Lo más curioso del caso es que en la primera jornada del juicio Muñoz de Baena confesó sentirse “aliviado” por la presencia de periodistas en la sala de vistas y se mostró convencido de que trasladarían una “imagen fiel” del procedimiento judicial. Incluso se permitió soltar una disertación sobre la acertadísima decisión, en aras de la transparencia de los actos judiciales y la cercanía con los ciudadanos, que a su entender había adoptado la Sala Segunda del Supremo al facilitar la retransmisión íntegra de todas las sesiones del juicio contra los dirigentes independentistas catalanes. Acto seguido, explicó que esa política no se puede aplicar a todos los casos y enfatizó “el efecto estigmatizador” de la televisión, los “excesos verbales” que en ella se producen y el riesgo de “juicios paralelos” que puede ocasionar este medio de comunicación. Fin de la cita y de la señal de televisión.

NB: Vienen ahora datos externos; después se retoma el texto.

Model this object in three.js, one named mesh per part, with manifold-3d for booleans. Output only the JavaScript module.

La decisión de este juez, al que ha secundado esta semana el tribunal de la Audiencia de Madrid que juzga a la enfermera acusada de asesinar a dos pacientes inyectándoles aire en las venas, contradice el espíritu de un tiempo en el que los ciudadanos exigen transparencia; y la televisión, los medios digitales y las redes sociales informan al instante y en tiempo real de lo que ocurre en cualquier parte del mundo. Y que va en contra del sentir del Tribunal Supremo, que ha ofrecido el juicio del procés por streaming, en la página oficial del Consejo General del Poder Judicial, con el argumento de que así cualquiera podía convertirse en “observador” del procedimiento.

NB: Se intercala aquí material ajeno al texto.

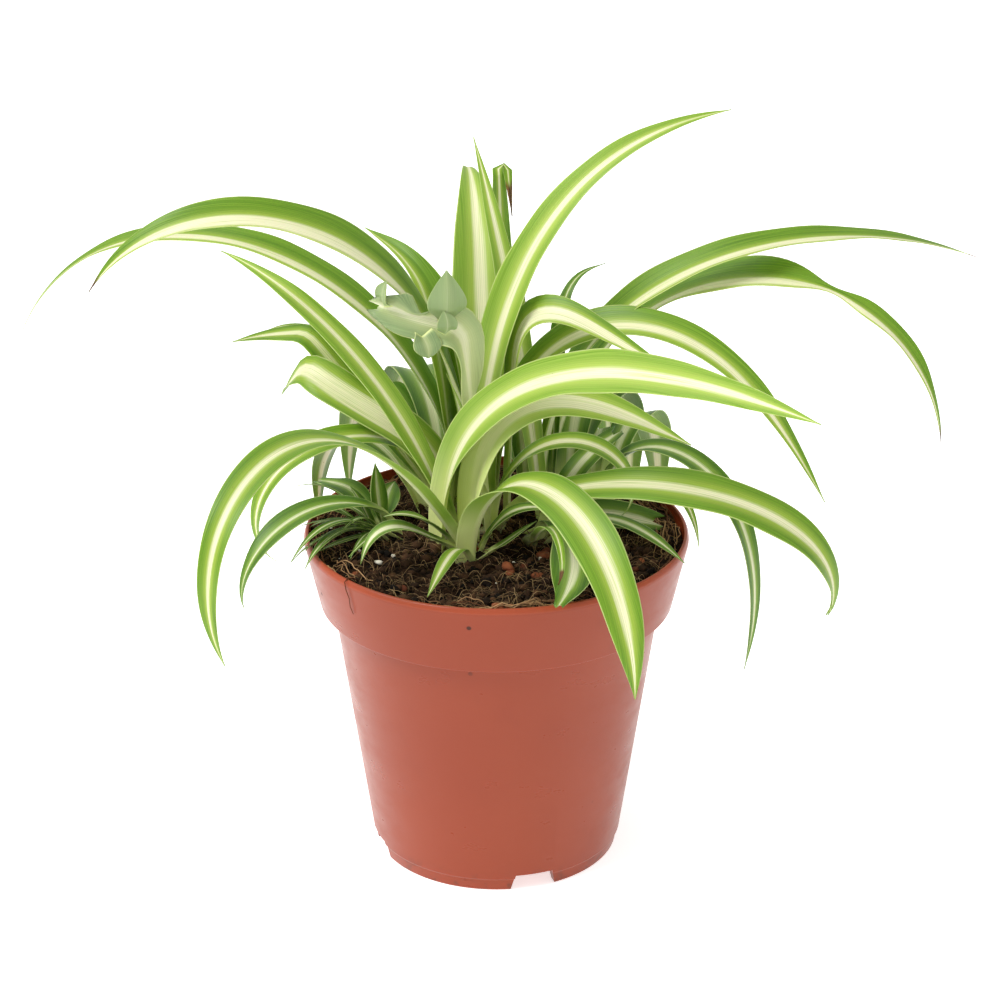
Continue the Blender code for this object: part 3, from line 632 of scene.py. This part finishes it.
def blade_angles(leaf, s):
    rise, fall = leaf["arch"]
    elevation = rise + (fall - rise) * turn_share(s, *leaf["bend"])
    heading = leaf["heading"] + leaf["swing"] * s
    if leaf["kink"]:
        at, span, drop, side = leaf["kink"]
        share = smooth((s - at) / span + 0.5)
        elevation = elevation + drop * share
        heading = heading + side * share
    return np.radians(elevation), np.radians(heading)


def midrib(leaf, stations):
    """Points along the midrib with its direction, the way across and the upper face's normal."""
    steps = stations * 6
    (cx, cy), _ = CROWNS[leaf["crown"]]
    reach, angle = leaf["seat"]
    x, y = polar(reach, math.radians(angle))
    seat_z = CROWN_Z + SEAT_RISE + HALF_FOOT * math.cos(math.radians(leaf["arch"][0]))
    seat = np.array([(cx + x) * MM, (cy + y) * MM, seat_z])
    if leaf["start"]:
        seat = np.array(leaf["start"]) * MM
    between = (np.arange(steps) + 0.5) / steps
    path = np.cumsum(direction(*blade_angles(leaf, between)), 0) * leaf["length"] * MM / steps
    points = seat + np.vstack([np.zeros(3), path])[::6]
    s = np.linspace(0, 1, stations + 1)
    elevation, heading = blade_angles(leaf, s)
    along = direction(elevation, heading)
    flat = np.stack([-np.sin(heading), np.cos(heading), 0 * heading], -1)
    up = np.cross(along, flat)
    roll = np.radians(leaf["roll"][0] + (leaf["roll"][1] - leaf["roll"][0]) * s)[:, None]
    across = flat * np.cos(roll) + up * np.sin(roll)
    normal = up * np.cos(roll) - flat * np.sin(roll)
    if leaf["start"]:
        return s, s * leaf["length"] * MM, points, along, across, normal
    # the foot goes on down into the soil
    drop = max(0.0, seat_z - FOOT_Z) / max(math.sin(elevation[0]), 0.45)
    feet = max(2, round(drop / (1.5 * MM)))
    back = np.linspace(drop, 0, feet + 1)[:-1, None]
    points = np.vstack([points[0] - along[0] * back, points])
    s = np.concatenate([np.full(feet, 0.0), s])
    along, across, normal = (
        np.vstack([np.repeat(v[:1], feet, 0), v]) for v in (along, across, normal))
    run = np.concatenate([-back[:, 0], s[feet:] * leaf["length"] * MM])
    return s, run, points, along, across, normal


def hump(s, at, span, height):
    """As high as height at a place, and soon 0 away from it."""
    return height * np.exp(-((s - at) / span) ** 2)


def blade_width(leaf, s):
    widest = leaf["widest"]
    foot = min(leaf["foot"] + FOOT_EXTRA, 0.9)
    widen = foot + (1 - foot) * smooth(s / widest)
    t = np.clip((s - widest) / (1 - widest), 0, 1)
    narrow = 1 - (1 - leaf["end"]) * t ** leaf["taper"]
    share = np.where(s < widest, widen, narrow)
    if leaf["pinch"]:
        share = share * (1 - hump(s, *leaf["pinch"]))
    if leaf["swell"]:
        share = share * (1 + hump(s, *leaf["swell"]))
    least = 0.35 * MM if leaf["end"] == 0 else 1 * MM
    return np.maximum(leaf["width"] * MM * share, least)


def torn_end(leaf, u, s):
    """How far a torn end's points are drawn back, as a share of the width."""
    if not leaf["end"]:
        return 0 * u * s
    ragged = 0.3 * np.sin(5.1 * u + 0.6) + 0.14 * np.sin(13 * u + 1.2) + 0.3 * u ** 2
    start = 1 - 1.5 * leaf["width"] / leaf["length"]
    return ragged * leaf["end"] * smooth((s - start) / (1 - start))


def blade_arrays(leaf, seed):
    """Points of the upper and lower faces, row by row, and what the material needs at each."""
    stations = int(max(FEWEST_STATIONS, round(leaf["length"] * MM / STATION)))
    s, run, points, along, across, normal = midrib(leaf, stations)
    u = np.array(ACROSS, float)
    half = blade_width(leaf, s)[:, None] / 2
    opened = smooth(s / KEEL_OPENS_AT)
    keel = np.radians(leaf["keel"] + (KEEL_FOOT - leaf["keel"]) * (1 - opened))[:, None]
    # a V with a rounded bottom, whose margins curl
    soft = (np.sqrt(u ** 2 + 0.0036) - 0.06) / (math.sqrt(1.0036) - 0.06)
    margin = np.clip(np.abs(u) - 0.45, 0, 1) ** 2
    rng = random.Random(seed)
    phase = [rng.uniform(0, 6.28) for _ in range(6)]
    length = run[:, None]
    # the margins' waves, others on each side
    rough = np.sin(length / (7.5 * MM) + phase[0]) + 0.6 * np.sin(length / (3.9 * MM) + phase[1])
    other = np.sin(length / (8.3 * MM) + phase[2]) + 0.6 * np.sin(length / (4.3 * MM) + phase[3])
    waves = np.where(u < 0, rough, other) * np.abs(u) ** 2.5 * leaf["wave"] * MM * 0.5
    waves = waves * smooth(s[:, None] / 0.2) * np.minimum(1, half / (2.5 * MM))
    out = half * u * np.cos(keel)
    lift = half * (soft * np.sin(keel) - leaf["curl"] * margin * smooth(s[:, None] / 0.3)) + waves
    # a slow unevenness in the width, so that the outline isn't ruled
    uneven = 1 + (0.03 + leaf["ruffle"]) * np.sin(length / (9 * MM) + phase[4])
    uneven = uneven + 0.02 * np.sin(length / (4.7 * MM) + phase[5])
    out = out * np.where(np.abs(u) > 0.5, uneven, 1)
    if leaf["notch"]:
        margin_side, *place = leaf["notch"]
        out = out * np.where(u * margin_side > 0, 1 - hump(s[:, None], *place), 1)
    upper = points[:, None] + across[:, None] * out[..., None] + normal[:, None] * lift[..., None]
    pull = torn_end(leaf, u[None, :], s[:, None]) * leaf["width"] * MM
    upper = upper - along[:, None] * pull[..., None]
    face = np.cross(np.gradient(upper, axis=0), np.gradient(upper, axis=1))
    face /= np.maximum(np.linalg.norm(face, axis=-1, keepdims=True), 1e-9)
    if (face[len(s) // 2, len(u) // 2] * normal[len(s) // 2]).sum() < 0:
        face = -face
    slim = np.clip(half / (1.6 * MM), 0.35, 1)
    thick = (EDGE_THICKNESS + (THICKNESS - EDGE_THICKNESS) * (1 - np.abs(u) ** 1.5)) * slim
    lower = upper - face * thick[..., None] * 0.5
    upper = upper + face * thick[..., None] * 0.5
    return s, run, u, half, upper, lower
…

Pero también contraviene la esencia de la jurisprudencia del Tribunal Constitucional, que aunque no recoge expresamente la retransmisión íntegra de los juicios por televisión, sí consagra su publicidad y ampara la “proyección general” de los mismos mediante “la asistencia de los medios de comunicación social” (STC 30/1982 y STC56/2004). Un pleito contra las restricciones del CGPJ y el Tribunal Supremo que 26 periodistas de tribunales pioneros comenzaron a librar en 1995 y que acabaron ganando en el Constitucional nueve años después. No retrocedamos en el tiempo, por favor.